#### [To do]
Set down exactly, please, each line from the one containing "gutter_side();" through the one containing "if empty is", both lines included, and no other line.
[Start of Records]
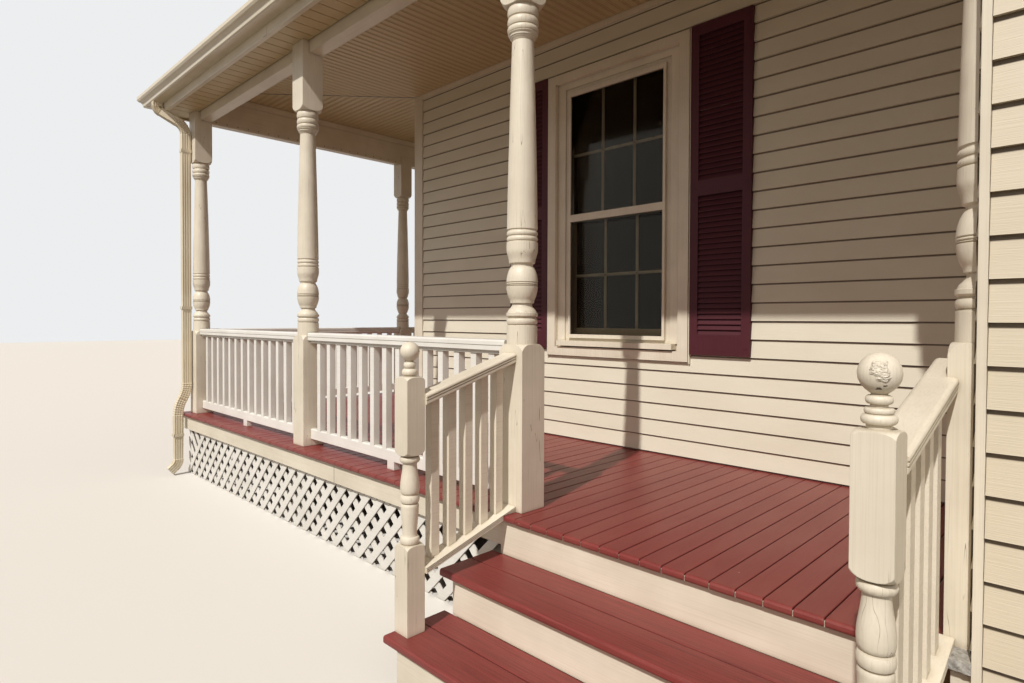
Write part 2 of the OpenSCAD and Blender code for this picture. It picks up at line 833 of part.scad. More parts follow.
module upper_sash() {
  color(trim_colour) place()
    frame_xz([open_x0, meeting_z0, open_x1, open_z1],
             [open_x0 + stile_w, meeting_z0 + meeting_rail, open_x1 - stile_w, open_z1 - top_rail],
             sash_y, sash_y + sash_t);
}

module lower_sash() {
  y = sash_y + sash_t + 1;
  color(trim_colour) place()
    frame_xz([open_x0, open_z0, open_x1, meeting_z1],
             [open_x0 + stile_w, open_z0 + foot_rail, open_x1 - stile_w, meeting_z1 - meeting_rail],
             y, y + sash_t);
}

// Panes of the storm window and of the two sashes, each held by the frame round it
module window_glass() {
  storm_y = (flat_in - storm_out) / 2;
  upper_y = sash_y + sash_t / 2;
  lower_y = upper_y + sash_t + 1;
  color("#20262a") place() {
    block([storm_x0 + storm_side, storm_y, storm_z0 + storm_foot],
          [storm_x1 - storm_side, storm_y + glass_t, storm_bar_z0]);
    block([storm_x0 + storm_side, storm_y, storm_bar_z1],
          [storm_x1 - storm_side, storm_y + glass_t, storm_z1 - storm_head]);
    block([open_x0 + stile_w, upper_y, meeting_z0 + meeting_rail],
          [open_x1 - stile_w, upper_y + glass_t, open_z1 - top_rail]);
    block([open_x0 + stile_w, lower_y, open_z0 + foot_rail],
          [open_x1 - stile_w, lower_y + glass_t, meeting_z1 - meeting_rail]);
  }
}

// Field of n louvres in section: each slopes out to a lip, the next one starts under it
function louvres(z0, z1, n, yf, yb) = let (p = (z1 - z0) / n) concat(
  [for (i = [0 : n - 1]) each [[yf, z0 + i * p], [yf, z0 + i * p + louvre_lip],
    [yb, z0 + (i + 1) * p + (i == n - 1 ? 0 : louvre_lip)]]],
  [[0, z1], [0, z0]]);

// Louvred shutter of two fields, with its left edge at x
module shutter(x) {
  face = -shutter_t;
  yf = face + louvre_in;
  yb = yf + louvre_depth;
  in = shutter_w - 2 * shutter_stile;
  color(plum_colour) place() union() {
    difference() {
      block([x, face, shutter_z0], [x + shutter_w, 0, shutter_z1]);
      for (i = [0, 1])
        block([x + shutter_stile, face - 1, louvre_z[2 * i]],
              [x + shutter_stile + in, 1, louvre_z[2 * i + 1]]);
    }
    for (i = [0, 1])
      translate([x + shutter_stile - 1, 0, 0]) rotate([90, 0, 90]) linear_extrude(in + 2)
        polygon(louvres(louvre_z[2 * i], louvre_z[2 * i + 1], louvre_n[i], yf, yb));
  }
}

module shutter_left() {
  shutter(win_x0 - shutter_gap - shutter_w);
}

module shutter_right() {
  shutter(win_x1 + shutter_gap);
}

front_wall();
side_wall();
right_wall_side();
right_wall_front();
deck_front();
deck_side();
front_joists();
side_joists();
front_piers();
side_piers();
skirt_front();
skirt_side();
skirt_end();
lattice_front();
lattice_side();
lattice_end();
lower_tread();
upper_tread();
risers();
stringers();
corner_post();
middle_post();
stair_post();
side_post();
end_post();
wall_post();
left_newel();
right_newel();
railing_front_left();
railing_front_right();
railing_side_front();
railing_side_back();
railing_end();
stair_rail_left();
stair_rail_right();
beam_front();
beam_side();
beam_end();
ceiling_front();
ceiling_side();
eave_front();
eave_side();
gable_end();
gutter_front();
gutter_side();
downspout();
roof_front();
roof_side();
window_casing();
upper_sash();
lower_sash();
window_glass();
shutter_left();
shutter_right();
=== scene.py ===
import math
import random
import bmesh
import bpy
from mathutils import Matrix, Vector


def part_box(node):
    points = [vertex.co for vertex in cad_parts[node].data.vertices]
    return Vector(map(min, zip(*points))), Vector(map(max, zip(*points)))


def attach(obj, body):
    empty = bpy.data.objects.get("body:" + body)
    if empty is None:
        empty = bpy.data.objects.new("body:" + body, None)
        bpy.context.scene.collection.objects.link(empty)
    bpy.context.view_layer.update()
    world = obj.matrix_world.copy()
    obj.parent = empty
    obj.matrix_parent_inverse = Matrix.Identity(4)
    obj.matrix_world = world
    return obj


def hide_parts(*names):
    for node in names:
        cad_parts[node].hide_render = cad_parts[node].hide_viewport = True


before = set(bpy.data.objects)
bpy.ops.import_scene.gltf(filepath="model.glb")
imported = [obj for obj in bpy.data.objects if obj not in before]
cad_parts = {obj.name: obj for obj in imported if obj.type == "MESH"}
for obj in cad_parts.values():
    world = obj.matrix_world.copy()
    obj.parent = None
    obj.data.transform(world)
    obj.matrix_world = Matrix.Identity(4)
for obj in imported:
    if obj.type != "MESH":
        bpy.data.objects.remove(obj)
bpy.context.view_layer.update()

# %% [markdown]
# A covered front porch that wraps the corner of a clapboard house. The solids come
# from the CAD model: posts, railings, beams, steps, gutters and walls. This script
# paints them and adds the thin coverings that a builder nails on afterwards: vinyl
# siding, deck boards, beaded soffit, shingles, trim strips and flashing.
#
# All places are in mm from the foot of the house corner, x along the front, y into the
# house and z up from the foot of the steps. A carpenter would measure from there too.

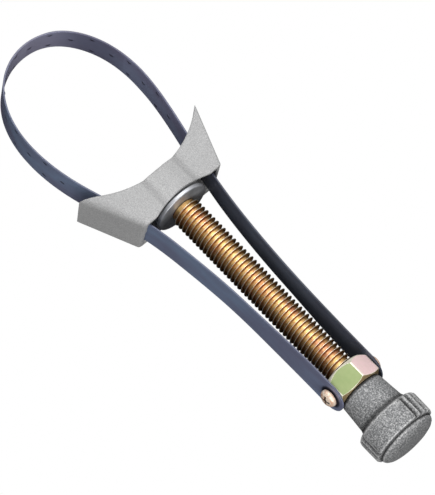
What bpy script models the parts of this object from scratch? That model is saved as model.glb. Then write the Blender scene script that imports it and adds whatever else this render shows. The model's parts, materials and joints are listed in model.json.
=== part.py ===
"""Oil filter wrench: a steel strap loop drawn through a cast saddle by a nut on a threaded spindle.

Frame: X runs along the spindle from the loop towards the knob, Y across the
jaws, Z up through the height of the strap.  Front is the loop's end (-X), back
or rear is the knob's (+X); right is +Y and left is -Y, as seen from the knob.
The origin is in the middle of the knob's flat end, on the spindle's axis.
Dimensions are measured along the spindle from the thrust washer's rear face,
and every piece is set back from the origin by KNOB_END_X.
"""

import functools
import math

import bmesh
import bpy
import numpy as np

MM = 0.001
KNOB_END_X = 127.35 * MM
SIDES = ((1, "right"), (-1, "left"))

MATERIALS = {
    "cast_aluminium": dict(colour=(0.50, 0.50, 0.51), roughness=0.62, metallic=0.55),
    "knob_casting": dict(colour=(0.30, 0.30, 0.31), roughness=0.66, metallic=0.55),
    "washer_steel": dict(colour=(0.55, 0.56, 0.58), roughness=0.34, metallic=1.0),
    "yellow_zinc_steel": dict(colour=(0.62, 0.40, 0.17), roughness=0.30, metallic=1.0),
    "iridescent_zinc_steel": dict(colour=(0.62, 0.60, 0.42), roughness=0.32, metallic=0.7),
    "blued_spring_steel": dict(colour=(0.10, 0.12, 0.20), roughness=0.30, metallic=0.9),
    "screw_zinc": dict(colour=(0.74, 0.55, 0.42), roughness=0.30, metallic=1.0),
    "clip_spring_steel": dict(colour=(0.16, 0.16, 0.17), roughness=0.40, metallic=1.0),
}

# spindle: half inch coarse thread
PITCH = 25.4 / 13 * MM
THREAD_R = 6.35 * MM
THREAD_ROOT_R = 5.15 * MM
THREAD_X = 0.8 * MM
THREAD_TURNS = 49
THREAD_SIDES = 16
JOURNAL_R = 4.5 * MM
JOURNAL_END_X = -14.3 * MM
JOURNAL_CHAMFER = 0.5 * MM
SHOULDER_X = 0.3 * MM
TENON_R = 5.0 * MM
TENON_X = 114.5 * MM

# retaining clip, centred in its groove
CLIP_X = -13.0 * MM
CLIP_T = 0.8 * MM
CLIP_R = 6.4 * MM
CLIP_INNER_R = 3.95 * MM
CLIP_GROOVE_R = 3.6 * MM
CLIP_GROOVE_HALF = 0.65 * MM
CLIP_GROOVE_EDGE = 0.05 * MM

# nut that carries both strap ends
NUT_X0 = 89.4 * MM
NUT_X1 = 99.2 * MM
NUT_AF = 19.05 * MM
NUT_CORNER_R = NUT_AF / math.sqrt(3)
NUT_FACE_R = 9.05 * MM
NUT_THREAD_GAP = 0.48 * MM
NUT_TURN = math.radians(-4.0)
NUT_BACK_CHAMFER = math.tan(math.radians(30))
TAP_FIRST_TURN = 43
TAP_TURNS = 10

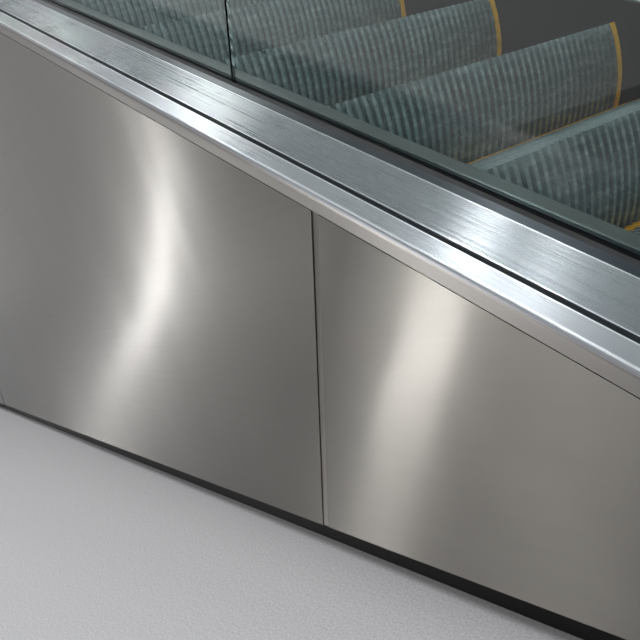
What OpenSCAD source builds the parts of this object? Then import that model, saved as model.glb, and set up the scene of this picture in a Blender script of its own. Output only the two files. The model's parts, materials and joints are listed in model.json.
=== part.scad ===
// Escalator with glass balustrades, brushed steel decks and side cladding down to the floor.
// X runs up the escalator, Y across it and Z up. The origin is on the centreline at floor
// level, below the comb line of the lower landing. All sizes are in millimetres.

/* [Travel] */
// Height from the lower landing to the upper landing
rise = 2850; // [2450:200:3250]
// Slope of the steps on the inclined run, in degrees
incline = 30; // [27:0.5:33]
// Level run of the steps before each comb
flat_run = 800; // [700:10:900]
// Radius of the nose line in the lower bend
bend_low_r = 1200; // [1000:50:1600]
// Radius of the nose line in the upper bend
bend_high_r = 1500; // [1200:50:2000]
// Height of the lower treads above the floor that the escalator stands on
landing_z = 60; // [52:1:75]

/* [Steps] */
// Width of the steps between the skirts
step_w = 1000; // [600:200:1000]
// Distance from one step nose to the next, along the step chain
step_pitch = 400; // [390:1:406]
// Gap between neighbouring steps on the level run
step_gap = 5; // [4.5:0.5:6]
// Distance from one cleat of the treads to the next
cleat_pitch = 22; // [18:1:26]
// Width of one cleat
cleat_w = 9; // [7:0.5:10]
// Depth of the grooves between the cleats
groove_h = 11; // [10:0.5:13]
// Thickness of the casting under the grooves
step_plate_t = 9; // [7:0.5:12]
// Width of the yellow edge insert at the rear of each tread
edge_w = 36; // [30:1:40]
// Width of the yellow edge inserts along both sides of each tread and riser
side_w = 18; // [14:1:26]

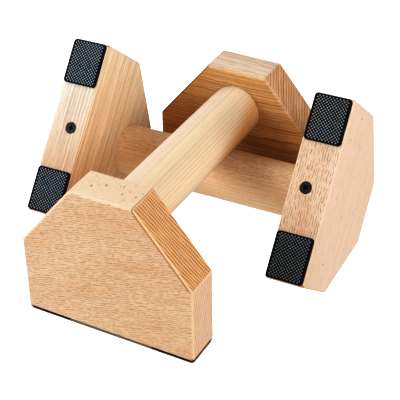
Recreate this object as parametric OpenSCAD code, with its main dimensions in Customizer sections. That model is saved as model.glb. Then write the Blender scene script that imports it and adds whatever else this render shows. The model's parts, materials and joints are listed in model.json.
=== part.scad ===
[End of Records]
#### [Completed exercise]
gutter_side();
downspout();
roof_front();
roof_side();
window_casing();
upper_sash();
lower_sash();
window_glass();
shutter_left();
shutter_right();
=== scene.py ===
import math
import random
import bmesh
import bpy
from mathutils import Matrix, Vector


def part_box(node):
    points = [vertex.co for vertex in cad_parts[node].data.vertices]
    return Vector(map(min, zip(*points))), Vector(map(max, zip(*points)))


def attach(obj, body):
    empty = bpy.data.objects.get("body:" + body)
    if empty is None:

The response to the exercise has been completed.